Our Collective Fears and the Urgent Need for Presidential Response
Jibrin Ibrahim, Deepening Democracy Column, Daily Trust, 24th January 2020
It has been a long time since I have seen Nigerians as frightened as they are currently. It’s the type of all-pervasive fear that emerges when people become acutely aware that they are confronted with multiple threats to their safety and that if one does not get them, another would. It’s above all the fear grounded in the belief that as the numerous threats march towards them, no one in authority is trying to do anything about it. It’s the fear rooted in the knowledge that State authority has substantially collapsed in Nigeria, small arms and light weapons are in the hands of bandits, terrorists and militants and these bad guys are using the arms against the people. As the situation deteriorates, people are frightened that their president is talking to them less and travelling out more to network with the world while they are being killed, abducted and stolen from.

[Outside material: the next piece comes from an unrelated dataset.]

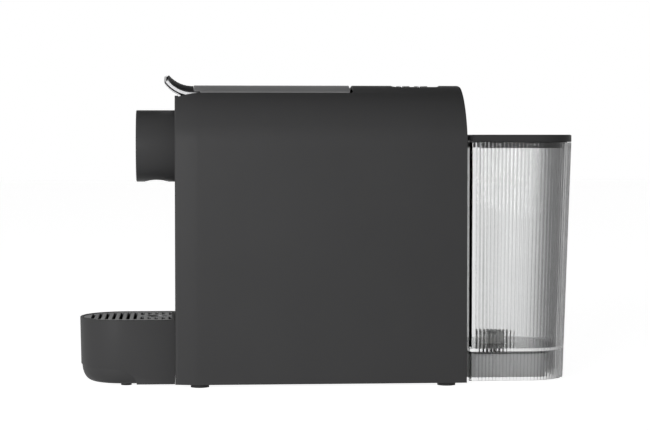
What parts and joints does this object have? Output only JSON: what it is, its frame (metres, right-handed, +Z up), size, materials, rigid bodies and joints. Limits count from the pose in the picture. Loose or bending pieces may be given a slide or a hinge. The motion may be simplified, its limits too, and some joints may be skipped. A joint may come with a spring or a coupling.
{
  "type": "pod coffee machine",
  "caption": "Slim pod coffee machine with a lift-up lever, round spout, drip tray with slotted grid, and a ribbed clear water tank at the back.",
  "frame": {"origin": "centre of the footprint of the whole machine, on the surface it stands on", "axes": "+X to the rear where the water tank is, the spout and drip tray face -X, +Y across the machine, +Z up"},
  "size_m": [0.3276, 0.094, 0.2042],
  "materials": {
    "body_black": "fine satin texture",
    "gloss_black": "polished",
    "lever_grey": "satin",
    "grid_grey": "satin",
    "chrome": "polished",
    "clear_tank": "clear ribbed plastic",
    "dock_grey": "moulded",
    "inner_plastic": "moulded",
    "white_plastic": "moulded",
    "rubber": "matt",
    "silicone": "soft",
    "aluminium": "cast",
    "steel": "brushed",
    "brass": "turned",
    "board": "solder mask"
  },
  "bodies": {
    "chassis": {"casing": "body_black", "front_panel": "body_black", "rear_panel": "body_black", "base_plate": "body_black", "foot_front_left": "rubber", "foot_front_right": "rubber", "foot_rear_left": "rubber", "foot_rear_right": "rubber", "cord_gland": "rubber", "inner_chassis": "inner_plastic", "brew_frame": "inner_plastic", "outlet_plate": "steel", "chute_cover": "body_black", "spout_housing": "gloss_black", "spout_nozzle": "gloss_black", "lever_axle": "steel", "idler_axle": "steel", "water_sleeve": "brass", "tank_dock": "dock_grey", "inlet_coupling": "white_plastic", "coupling_seal": "silicone", "pump": "white_plastic", "pump_coil": "steel", "pump_mount_front": "rubber", "pump_mount_rear": "rubber", "thermoblock": "aluminium", "thermostat": "aluminium", "flow_meter": "white_plastic", "inlet_hose": "silicone", "pump_hose": "silicone", "pressure_hose": "silicone", "brew_hose": "silicone", "button_bezel": "gloss_black", "control_board": "board", "switch_front": "gloss_black", "switch_rear": "gloss_black"},
    "lever": {"gear_sector": "white_plastic", "lever_arm": "chrome", "lever_plate": "lever_grey", "lever_grip": "gloss_black"},
    "idler": {"idler_gear": "white_plastic"},
    "carriage": {"capsule_carriage": "inner_plastic", "injector": "steel", "capsule_seal": "silicone", "water_tube": "steel"},
    "tray": {"drip_tray": "body_black", "tray_foot_left": "rubber", "tray_foot_right": "rubber", "capsule_container": "body_black"},
    "grid": {"drip_grid": "grid_grey"},
    "tank": {"water_tank": "clear_tank", "valve_housing": "white_plastic", "tank_strainer": "white_plastic"},
    "tank_lid": {"tank_lid": "gloss_black"},
    "valve": {"valve_poppet": "silicone", "valve_spring": "steel"},
    "front_button": {"button_front": "lever_grey"},
    "rear_button": {"button_rear": "lever_grey"}
  },
  "joints": [
    {"name": "lever_hinge", "type": "hinge", "parent": "chassis", "child": "lever", "pos_m": [0.0097, 0, 0.1915], "axis": [0, 1, 0], "range_deg": [0, 85]},
    {"name": "idler_spin", "type": "hinge", "parent": "chassis", "child": "idler", "pos_m": [0.0097, 0, 0.1655], "axis": [0, 1, 0], "range_deg": [-192, 0]},
    {"name": "carriage_slide", "type": "slide", "parent": "chassis", "child": "carriage", "axis": [1, 0, 0], "range_m": [0, 0.0268]},
    {"name": "tray_slide", "type": "slide", "parent": "chassis", "child": "tray", "axis": [-1, 0, 0], "range_m": [0, 0.08]},
    {"name": "grid_lift", "type": "slide", "parent": "tray", "child": "grid", "axis": [0, 0, 1], "range_m": [0, 0.03]},
    {"name": "tank_lift", "type": "slide", "parent": "chassis", "child": "tank", "axis": [0, 0, 1], "range_m": [0, 0.06]},
    {"name": "tank_lid_hinge", "type": "hinge", "parent": "tank", "child": "tank_lid", "pos_m": [0.0941, 0, 0.1621], "axis": [0, -1, 0], "range_deg": [0, 85]},
    {"name": "valve_lift", "type": "slide", "parent": "tank", "child": "valve", "axis": [0, 0, 1], "range_m": [0, 0.0025], "stiffness_N_per_m": 150, "deforming": ["valve_spring"]},
    {"name": "front_button_press", "type": "slide", "parent": "chassis", "child": "front_button", "axis": [0, 0, -1], "range_m": [0, 0.0012], "stiffness_N_per_m": 400},
    {"name": "rear_button_press", "type": "slide", "parent": "chassis", "child": "rear_button", "axis": [0, 0, -1], "range_m": [0, 0.0012], "stiffness_N_per_m": 400}
  ],
  "couplings": [
    {"joint": "idler_spin", "follows": "lever_hinge", "ratio": -2.25},
    {"joint": "carriage_slide", "follows": "lever_hinge", "m_per_rad": 0.018}
  ]
}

If I had access to the President, my advice to him is to declare a one-year moratorium on foreign travel and start talking to Nigerians about what could be done to address the problems facing them. My second advice is that he should warn his spokespersons, Femi Adesina and Garba Shehu to stop sending Presidential letters of felicitations and goodwill to all members of the elite over 70 years celebrating their birthday. I see them almost daily and I always ask myself is birthday wishes the most important issue on the President’s desk today? For me, there are more pressing issues that he should concern himself with.
The Presidential narrative on Boko Haram has been that their capacity to fight has been degraded, the territories they took five years ago have since been recovered and they have become a ragtag group capable of inly hitting soft targets and sending girls on suicide missions. Every Nigerian wishes that this is indeed the situation. Every Nigerian knows however that they have moved from attacking soft targets to attacking and killing our gallant soldiers virtually on a daily basis. That over the past week, they have taken over control of the road between Maiduguri and Damaturu and have been killing and abducting travellers. The Borno State Governor has had occasion to complain last week that soldiers have been busy collecting toll from rather than defending road travellers and after his complain, the road fell completely to the control of the insurgents. Nigerians are afraid because they can see a decline in performance of the military and there is no attempt on the part of the Government to get a new leadership for them. Nigerians are also frightened because the security situation in the North East further deteriorated when the Chadian soldiers helping us withdrew. How and why has the mighty fallen?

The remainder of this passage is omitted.